Friday, August 25, 2006

The Senator from the Army of Northern Virginia


The good old days


VA-Sen: Allen's Confederate Flag "collection"
by kos
Fri Aug 25, 2006 at 06:00:13 PM PDT

Allen is a racist and a liar.

Once upon a time 13 years ago, there was a controversy about U.S. Sen. George Allen, then a candidate for governor, and his private Confederate flag--the one he displayed in his home in Earlysville.

When the story broke, Allen said it was part of a flag collection, giving people the possible impression that some sort of United Nations of flags adorned the Allen household, one of them the Stars and Bars.

That impression, accepted by the media covering the flag flap, apparently is untrue. Spin control from 13 years ago may have reached its half-life and deteriorated somewhat.

Today, two former officials who visited Allen's log cabin home at different times recall only up to two flags on display there, a Confederate flag and, on an opposite wall, an American flag.

And he thinks people who practice good bicycle safey are "sissies".

On Nov. 4 of last year, Grant recalls, Allen displayed another telltale sign of his personality as the GOP senator was joking around in front of a Republican crowd that was rallying in Albemarle for the party's statewide ticket and local candidates.

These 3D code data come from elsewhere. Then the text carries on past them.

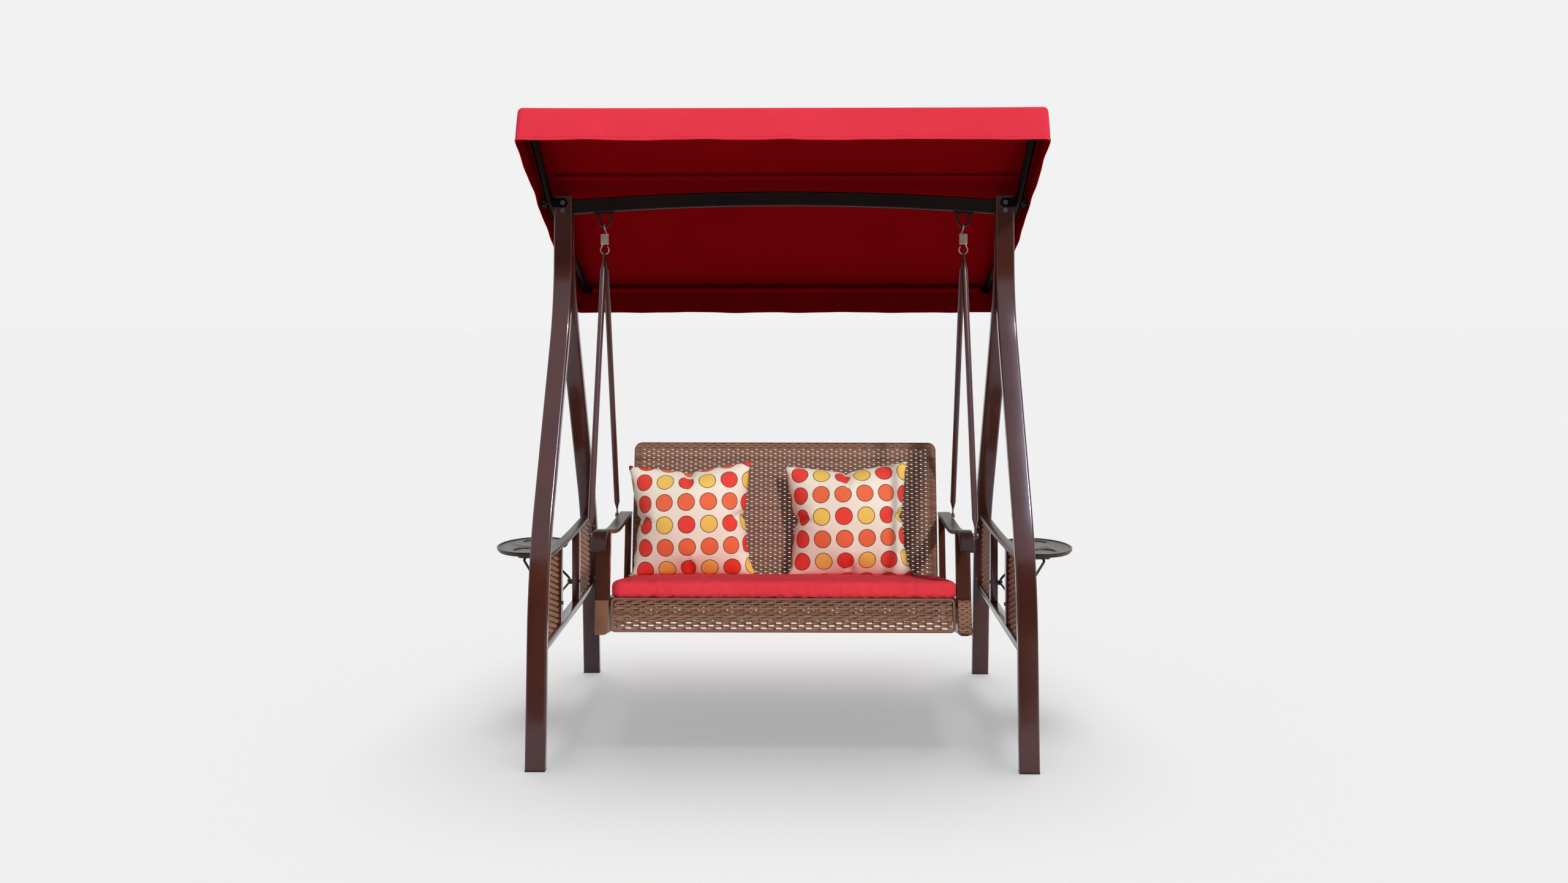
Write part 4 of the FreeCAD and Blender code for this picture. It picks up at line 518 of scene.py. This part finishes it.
# Woven cloth: two sets of threads that cross, with slubs and a slow change of tone.
cloth, cloth_in, cloth_out = new_group(
    "woven_cloth",
    [("Colour", "c", (0.6, 0.03, 0.05, 1)), ("Deep", "c", (0.4, 0.02, 0.03, 1)), ("Threads", "f", 1100.0)],
    [("Colour", "c"), ("Roughness", "f"), ("Height", "f")])
spot = cloth.nodes.new("ShaderNodeTexCoord").outputs["Object"]
parts = cloth.nodes.new("ShaderNodeSeparateXYZ")
cloth.links.new(spot, parts.inputs[0])
full_turns = reckon(cloth, "MULTIPLY", cloth_in.outputs["Threads"], 6.283)
across = reckon(cloth, "SINE", reckon(cloth, "MULTIPLY", parts.outputs["X"], full_turns))
slant = reckon(cloth, "SUBTRACT", parts.outputs["Z"], parts.outputs["Y"])
along = reckon(cloth, "SINE", reckon(cloth, "MULTIPLY", slant, full_turns))
threads = reckon(cloth, "MULTIPLY", across, along)
tone = noise(cloth, spot, 5.0, 5.0)
slub = noise(cloth, spot, 160.0, 2.0)
mixed = reckon(cloth, "MULTIPLY_ADD", slub, 0.35, reckon(cloth, "MULTIPLY_ADD", tone, 0.65, 0.0))
share = spread(cloth, mixed, 0.3, 0.7, 0.0, 1.0)
colour = tint(cloth, share, cloth_in.outputs["Deep"], cloth_in.outputs["Colour"])
cloth.links.new(colour, cloth_out.inputs["Colour"])
cloth.links.new(spread(cloth, slub, 0.2, 0.8, 0.86, 0.66), cloth_out.inputs["Roughness"])
cloth.links.new(reckon(cloth, "MULTIPLY_ADD", threads, 0.25, slub), cloth_out.inputs["Height"])


def clothed(name, colour, deep, **shader):
    """A cloth material of the woven_cloth group."""
    values = {"Colour": colour + (1,), "Deep": deep + (1,), "Threads": 1100.0}
    return finished(name, cloth, values, 0.25, 0.0005, shader)


canopy_red = clothed("canopy_red_cloth", (0.76, 0.034, 0.062), (0.68, 0.026, 0.050), Sheen_Weight=0.02,
                     Specular_IOR_Level=0.12)
# The underside of the same sheet takes a darker, deeper red: painted shade under the roof.
shaded_underside_red = clothed("canopy_underside_painted_shade", (0.205, 0.0016, 0.0040), (0.172, 0.0013, 0.0033), Sheen_Weight=0.0,
                     Specular_IOR_Level=0.0)
cover.data.materials.append(canopy_red)
# The second slot, worn by the inner shell of the sheet, is the painted-shade red.
cover.data.materials.append(shaded_underside_red)
thickness.material_offset = 1
thickness.material_offset_rim = 0
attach(cover, "canopy")
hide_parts("canopy_cover")
backward = tilted((0, 1, 0), (0, 0, 0), canopy_lean)
# The roof seam and the bar sleeves under the roof wear the painted-shade red as well.
seam_line = in_canopy([(-0.760, -0.0500, 0.0660), (0.760, -0.0500, 0.0660)])
seam = swept("canopy_roof_seam", seam_line, backward, rounded(0.016, 0.0016, 0.0006, 3), "canopy", shaded_underside_red)
for name, y in (("front", -0.424), ("rear", 0.764)):
    line = in_canopy([(x, y, 0.0575) for x in (-0.742, -0.740, 0.740, 0.742)])
    sleeve = swept("bar_sleeve_" + name, line, backward, ring(0.0120, 20), "canopy", shaded_underside_red)

# Canopy frame. Round tubes, bent at the middle where each arm turns on its bolt, and closed at both
# ends by a cross bar. The knobs outside them are black moulded plastic.

dress(matt_coat, "canopy_arm_right", "canopy_arm_left", "canopy_front_bar", "canopy_rear_bar",
      "canopy_bracket_right", "canopy_bracket_left")
black_plastic = grained("black_plastic", (0.018, 0.018, 0.018), (0.012, 0.012, 0.012), 0.5, 0.36,
                        size=1400.0, bump=0.12)


def softened(node, width, material, body, steps=2):
    """The CAD piece again, with edges of over 38 degrees broken by a small bevel that catches the light."""
    mesh = nodes[node].data.copy()
    shell = bmesh.new()
    shell.from_mesh(mesh)
    bmesh.ops.remove_doubles(shell, verts=shell.verts, dist=0.00001)
    bmesh.ops.dissolve_limit(shell, angle_limit=math.radians(0.5), verts=shell.verts, edges=shell.edges)
    shell.to_mesh(mesh)
    shell.free()
    mesh.shade_smooth()
    mesh.materials.clear()
    mesh.materials.append(material)
    piece = bpy.data.objects.new("soft_edged_" + node, mesh)
    bpy.context.collection.objects.link(piece)
    bevel = piece.modifiers.new("broken_edges", "BEVEL")
    bevel.width = width
    bevel.segments = steps
    bevel.limit_method = "ANGLE"
    bevel.angle_limit = math.radians(38)
    bevel.harden_normals = True
    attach(piece, body)
    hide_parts(node)


for side in ("right", "left"):
    softened("canopy_knob_" + side, 0.0012, black_plastic, "knob_" + side)

# Hangers. Bent round bar on a small plate under the beam, a close-wound zinc-plated spring on each, and
# solid round rods below, pressed flat round their eyes and bolted to the armrests.

bright_steel = grained("bright_zinc", (0.78, 0.75, 0.70), (0.60, 0.57, 0.53), 0.42, 0.28, 40.0, 2600.0, 0.1,
                       0.0002, Metallic=1.0)
dull_steel = grained("dull_zinc", (0.26, 0.25, 0.24), (0.18, 0.17, 0.16), 0.46, 0.34, 40.0, 2600.0, 0.1,
                     0.0002, Metallic=1.0)
dress(bright_steel, "spring_right", "spring_left", "tray_hinge_pins")
dress(dull_steel, "apex_bolts", "panel_bolts", "rod_bolts", "canopy_pivot_bolts")
dress(dark_coat, "hanger_loop_right", "hanger_loop_left")
dress(brown_coat, "hanging_rod_front_right", "hanging_rod_front_left", "hanging_rod_rear_right",
      "hanging_rod_rear_left")

# Small pieces of the stand. The caps are moulded, the panels' rails and slats have broken edges, and each
# tray is one plastic moulding with a raised rim and two shallow wells for cups.

foot_rubber = grained("foot_rubber", (0.016, 0.015, 0.014), (0.011, 0.010, 0.010), 0.8, 0.6,
                      size=1500.0, bump=0.2)
tray_brown = grained("tray_plastic", (0.030, 0.013, 0.009), (0.022, 0.010, 0.007), 0.38, 0.26,
                     8.0, 1300.0, 0.12)
softened("foot_caps", 0.0012, foot_rubber, "stand")
softened("leg_top_caps", 0.0012, black_plastic, "stand")
softened("tray_hinge_lugs", 0.0004, dark_coat, "stand")
for side in ("right", "left"):
    softened("top_rail_" + side, 0.0022, satin_coat, "stand", 3)
    softened("lower_rail_" + side, 0.0022, brown_coat, "stand", 3)
    softened("side_slats_" + side, 0.0018, brown_coat, "stand", 3)
    softened("tray_" + side, 0.0012, tray_brown, "tray_" + side)
    dress(dark_coat, "tray_stay_" + side)
dress(black_plastic, "tray_stay_clips")

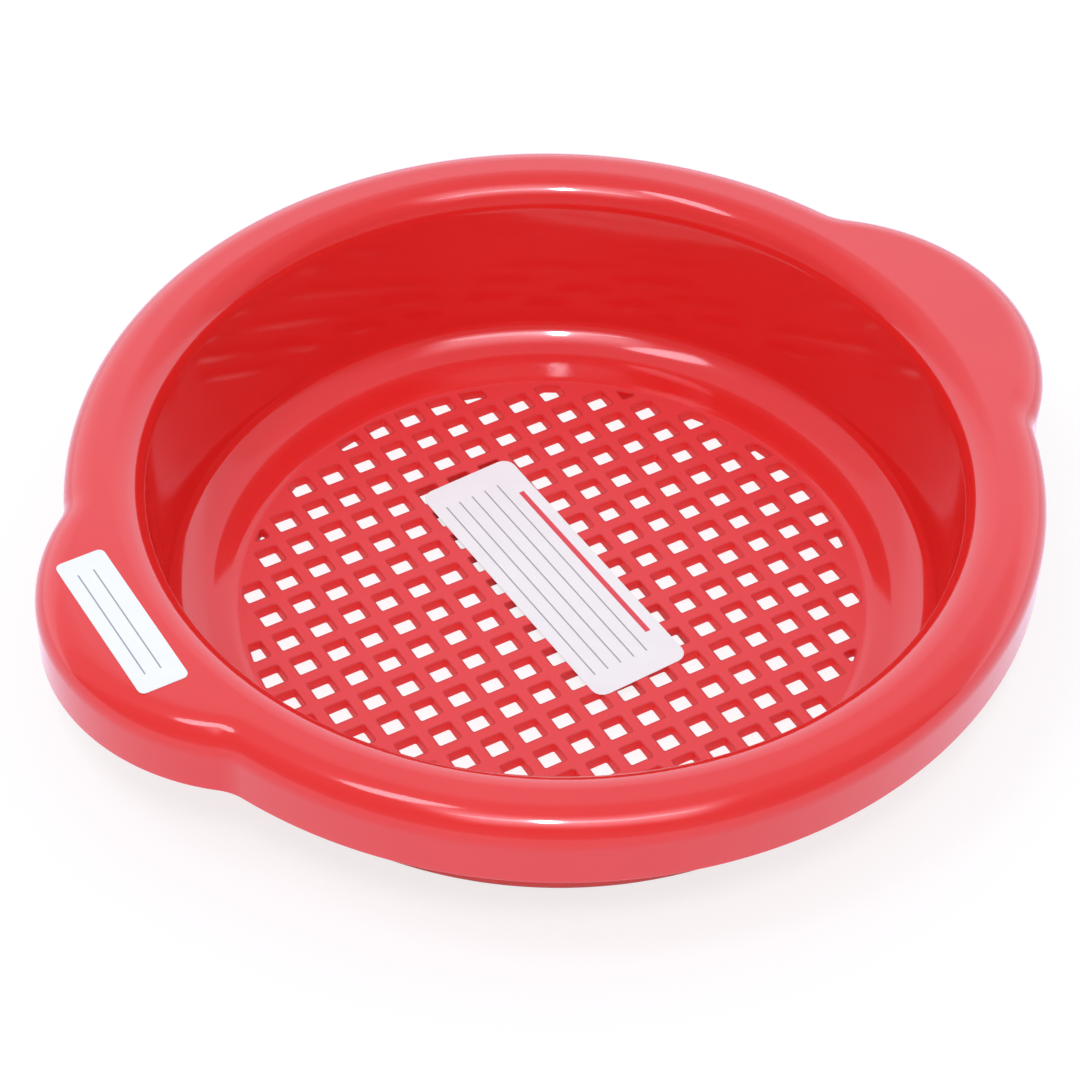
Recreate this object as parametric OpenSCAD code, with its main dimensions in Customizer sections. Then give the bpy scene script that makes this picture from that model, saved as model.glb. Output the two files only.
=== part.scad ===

"During his remarks, Allen spotted me in the crowd and mentioned me as his former Earlysville neighbor," Grant recalled. "Then he made a public wisecrack about me with what he called, and I quote here, my `sissy helmet.'

"I was in the crowd in my tan suit holding my bicycle helmet, since I had biked to the rally from where I parked my car over near the Four Seasons neighborhood," Grant said.
"For the record, George Allen may consider wearing bicycle helmets as being sissy, but I don't. Being safe is not being a sissy," he said.

"Is it possible there is a trend here?" Grant asked, noting Allen's 1994 comment about knocking political opponents' " `soft teeth down their whiney throats,' reverence for Confederate flag decor, `sissy helmet' statements, and offensive cultural assumptions -- a la `macaca' -- about non-white U.S. citizens of other than his political persuasion."

Is it possible there's a trend? Talk about a textbook definition of "rhetorical question". This guy thinks he's running for president?